What is expected: Copy out, from the entries below, each line holding the string "follow".
======== Provided data
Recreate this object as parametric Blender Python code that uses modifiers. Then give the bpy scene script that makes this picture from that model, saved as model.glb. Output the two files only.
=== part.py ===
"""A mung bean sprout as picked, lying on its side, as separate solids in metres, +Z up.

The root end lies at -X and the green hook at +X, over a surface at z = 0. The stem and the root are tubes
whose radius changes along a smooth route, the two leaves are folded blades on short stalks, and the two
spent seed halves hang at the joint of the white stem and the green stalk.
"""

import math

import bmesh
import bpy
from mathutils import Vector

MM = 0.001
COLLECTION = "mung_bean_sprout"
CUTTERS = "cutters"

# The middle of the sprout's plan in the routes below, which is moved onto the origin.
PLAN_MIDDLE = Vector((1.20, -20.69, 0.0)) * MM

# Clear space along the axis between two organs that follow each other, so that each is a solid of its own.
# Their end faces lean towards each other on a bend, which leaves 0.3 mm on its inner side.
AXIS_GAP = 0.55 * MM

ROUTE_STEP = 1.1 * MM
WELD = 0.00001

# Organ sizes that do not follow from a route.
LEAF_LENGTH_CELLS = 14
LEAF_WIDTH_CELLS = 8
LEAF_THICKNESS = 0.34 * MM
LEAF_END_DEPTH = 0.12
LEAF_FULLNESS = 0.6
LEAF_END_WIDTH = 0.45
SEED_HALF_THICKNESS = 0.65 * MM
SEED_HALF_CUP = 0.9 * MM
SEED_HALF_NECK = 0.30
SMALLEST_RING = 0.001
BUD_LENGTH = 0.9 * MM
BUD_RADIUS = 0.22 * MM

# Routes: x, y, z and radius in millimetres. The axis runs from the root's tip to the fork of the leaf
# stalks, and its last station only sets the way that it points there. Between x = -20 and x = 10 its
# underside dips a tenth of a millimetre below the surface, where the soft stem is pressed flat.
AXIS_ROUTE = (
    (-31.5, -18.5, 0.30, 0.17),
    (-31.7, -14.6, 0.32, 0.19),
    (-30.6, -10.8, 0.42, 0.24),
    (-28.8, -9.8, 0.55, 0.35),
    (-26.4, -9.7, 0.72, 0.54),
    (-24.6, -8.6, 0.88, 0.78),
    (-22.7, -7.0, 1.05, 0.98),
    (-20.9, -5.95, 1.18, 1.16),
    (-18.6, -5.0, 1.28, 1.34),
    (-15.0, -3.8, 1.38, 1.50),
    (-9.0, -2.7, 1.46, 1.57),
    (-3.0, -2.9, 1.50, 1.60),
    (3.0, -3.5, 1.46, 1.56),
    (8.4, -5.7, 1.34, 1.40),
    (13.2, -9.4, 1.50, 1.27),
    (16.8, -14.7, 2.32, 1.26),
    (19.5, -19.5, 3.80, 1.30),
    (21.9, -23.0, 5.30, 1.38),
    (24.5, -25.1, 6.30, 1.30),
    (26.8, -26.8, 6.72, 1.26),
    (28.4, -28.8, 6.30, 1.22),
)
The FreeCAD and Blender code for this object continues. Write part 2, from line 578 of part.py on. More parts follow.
================
Full solution:
# Clear space along the axis between two organs that follow each other, so that each is a solid of its own.
# Organ sizes that do not follow from a route.
The FreeCAD and Blender code for this object continues. Write part 2, from line 578 of part.py on. More parts follow.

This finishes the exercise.